### Stored records
════

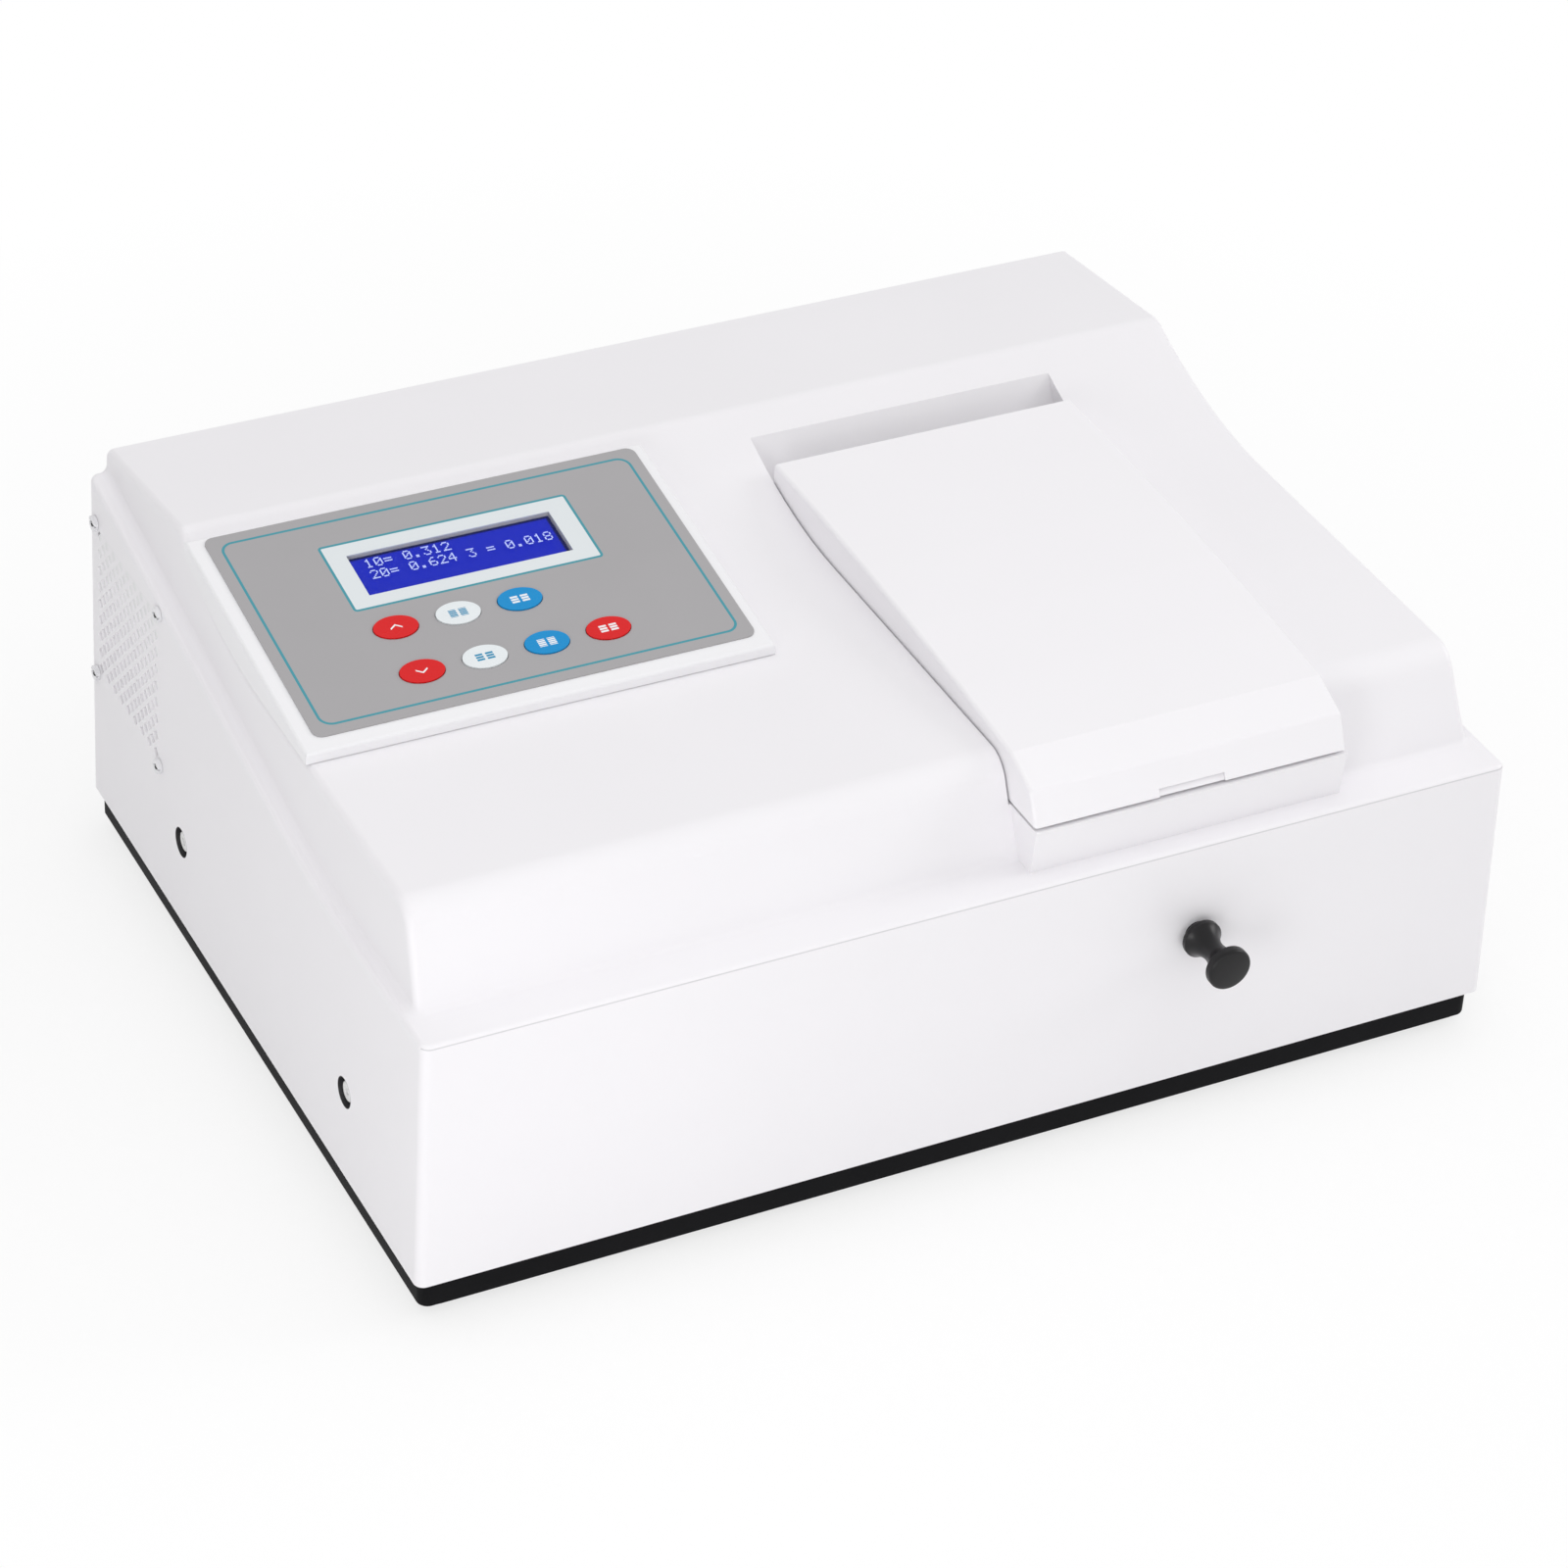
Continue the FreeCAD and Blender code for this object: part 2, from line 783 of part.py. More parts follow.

════

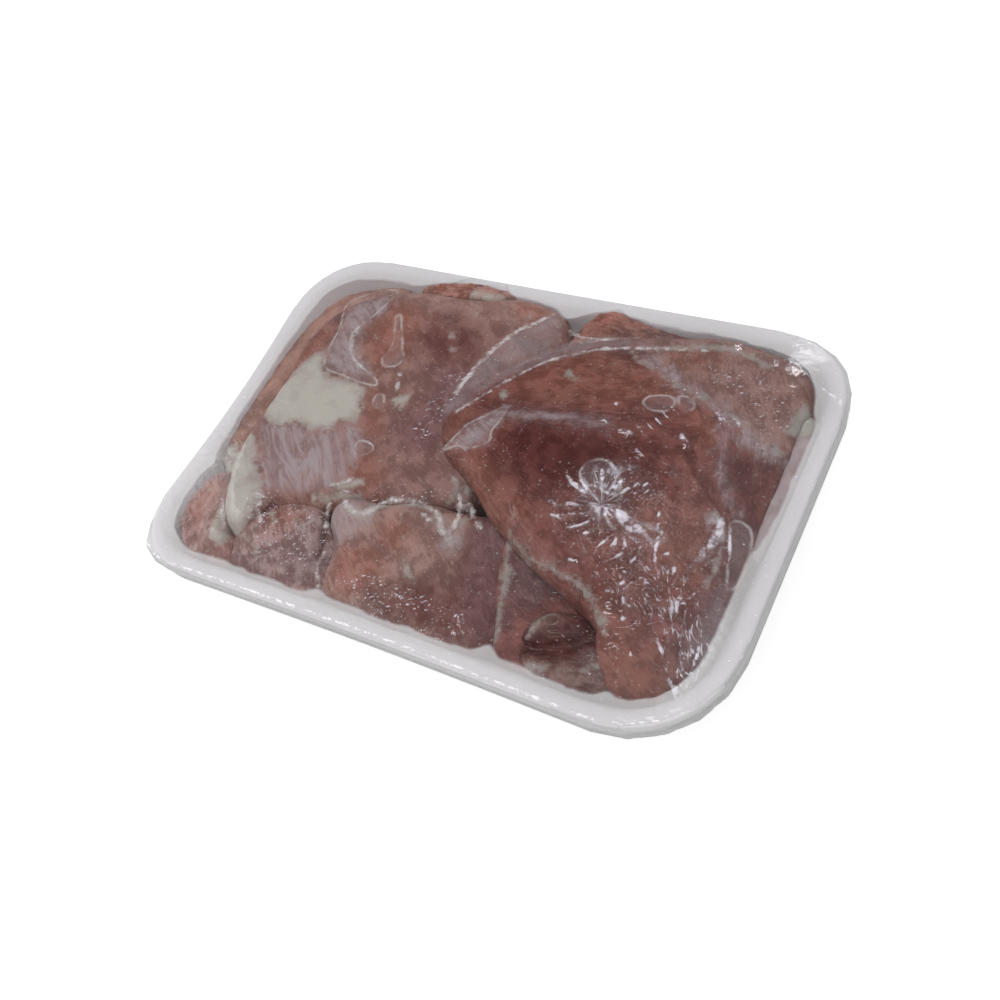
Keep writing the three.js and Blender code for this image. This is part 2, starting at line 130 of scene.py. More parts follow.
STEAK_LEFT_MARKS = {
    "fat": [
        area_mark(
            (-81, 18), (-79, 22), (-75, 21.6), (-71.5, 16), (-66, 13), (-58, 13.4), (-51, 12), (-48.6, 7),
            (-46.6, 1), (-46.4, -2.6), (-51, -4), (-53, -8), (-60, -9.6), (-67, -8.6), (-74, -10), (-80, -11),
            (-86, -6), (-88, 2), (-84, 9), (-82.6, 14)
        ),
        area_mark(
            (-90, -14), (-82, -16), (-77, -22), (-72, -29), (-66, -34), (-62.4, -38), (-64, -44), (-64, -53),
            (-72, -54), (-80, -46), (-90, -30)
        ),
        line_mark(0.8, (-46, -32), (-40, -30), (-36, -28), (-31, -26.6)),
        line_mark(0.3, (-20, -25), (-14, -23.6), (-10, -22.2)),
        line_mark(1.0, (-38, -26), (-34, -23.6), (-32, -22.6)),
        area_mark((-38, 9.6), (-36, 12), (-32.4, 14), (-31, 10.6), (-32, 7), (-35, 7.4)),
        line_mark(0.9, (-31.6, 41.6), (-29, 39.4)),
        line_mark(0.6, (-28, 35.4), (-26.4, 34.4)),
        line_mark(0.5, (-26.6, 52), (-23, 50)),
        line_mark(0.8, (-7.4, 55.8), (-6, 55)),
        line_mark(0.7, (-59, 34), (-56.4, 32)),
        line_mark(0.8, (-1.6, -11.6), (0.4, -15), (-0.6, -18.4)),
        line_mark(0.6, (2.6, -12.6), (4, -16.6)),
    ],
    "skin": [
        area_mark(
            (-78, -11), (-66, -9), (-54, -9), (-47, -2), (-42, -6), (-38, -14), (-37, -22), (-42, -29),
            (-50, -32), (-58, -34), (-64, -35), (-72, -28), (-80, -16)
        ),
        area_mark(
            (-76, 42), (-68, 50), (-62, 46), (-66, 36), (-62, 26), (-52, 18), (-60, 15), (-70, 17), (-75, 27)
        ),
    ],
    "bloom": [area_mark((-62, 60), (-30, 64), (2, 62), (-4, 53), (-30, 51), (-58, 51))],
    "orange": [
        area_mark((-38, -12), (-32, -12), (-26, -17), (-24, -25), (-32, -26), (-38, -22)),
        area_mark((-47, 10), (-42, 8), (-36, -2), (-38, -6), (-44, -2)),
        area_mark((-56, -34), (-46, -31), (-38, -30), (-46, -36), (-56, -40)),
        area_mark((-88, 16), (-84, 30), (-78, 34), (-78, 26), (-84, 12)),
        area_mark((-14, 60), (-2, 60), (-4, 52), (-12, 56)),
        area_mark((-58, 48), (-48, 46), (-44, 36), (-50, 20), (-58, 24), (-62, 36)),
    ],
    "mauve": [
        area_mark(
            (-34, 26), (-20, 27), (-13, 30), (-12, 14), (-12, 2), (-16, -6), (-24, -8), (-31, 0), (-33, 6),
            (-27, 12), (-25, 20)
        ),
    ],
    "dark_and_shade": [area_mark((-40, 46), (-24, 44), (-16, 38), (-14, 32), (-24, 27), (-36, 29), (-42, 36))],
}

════

### Exercise requirements
Pull out every line of the entries that includes the word "part".

### Result
Continue the FreeCAD and Blender code for this object: part 2, from line 783 of part.py. More parts follow.
Keep writing the three.js and Blender code for this image. This is part 2, starting at line 130 of scene.py. More parts follow.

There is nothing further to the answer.